In other words, the government’s own bargaining agents may have been blindsided by the media announcement, along with everyone else.

BCTF president Susan Lambert says she learned about all this from a reporter.

So now, instead of a potentially positive negotiation between the BCTF and government that was, for the first time in living memory, proceeding in an orderly manner out of the media spotlight, damage-control is now the first order of business for the new game and back on the front page.

“If teachers had agreed to that [deal] 10 years ago, they’d all be making more money today because they’ve lagged behind the average settlement for the public sector,” the premier said Thursday.

Whatever advantages there might or might not have been to a 10-year deal, that’s all irrelevant, at least for the time being.

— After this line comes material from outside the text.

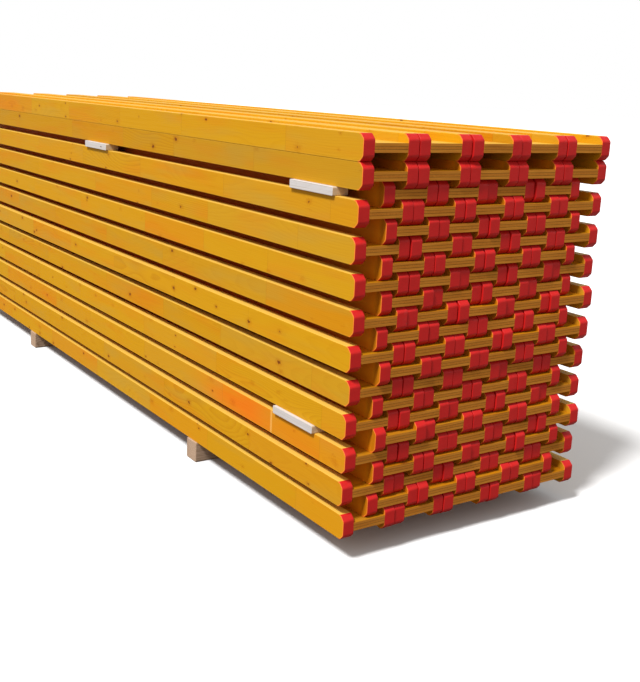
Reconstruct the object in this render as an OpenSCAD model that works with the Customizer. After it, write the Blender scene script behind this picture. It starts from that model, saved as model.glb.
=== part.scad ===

Positions have been taken and hackles are up.

Getting to Yes, which originally emerged from the Harvard Negotiation Project, focused on “principled negotiation” — finding acceptable solutions by determining which needs are fixed and which are flexible.

The G2Y method of principled negotiation is based on five propositions: Separate the people from the problem, focus on interests not positions, invent options for mutual gain, insist on using objective criteria and last, know your BATNA (best alternative to negotiated agreement).

Then there is the matter of mutual trust.

In the best interests of schools, kids, parents and teachers and confidence in public education, the question has to be asked: “If the 10-year idea ever had any hope of becoming part of this negotiation, was there a better way to handle it?”

Unfortunately for everyone involved, the answer to that question is yes.

 

Geoff Johnson is a retired superintendent of schools.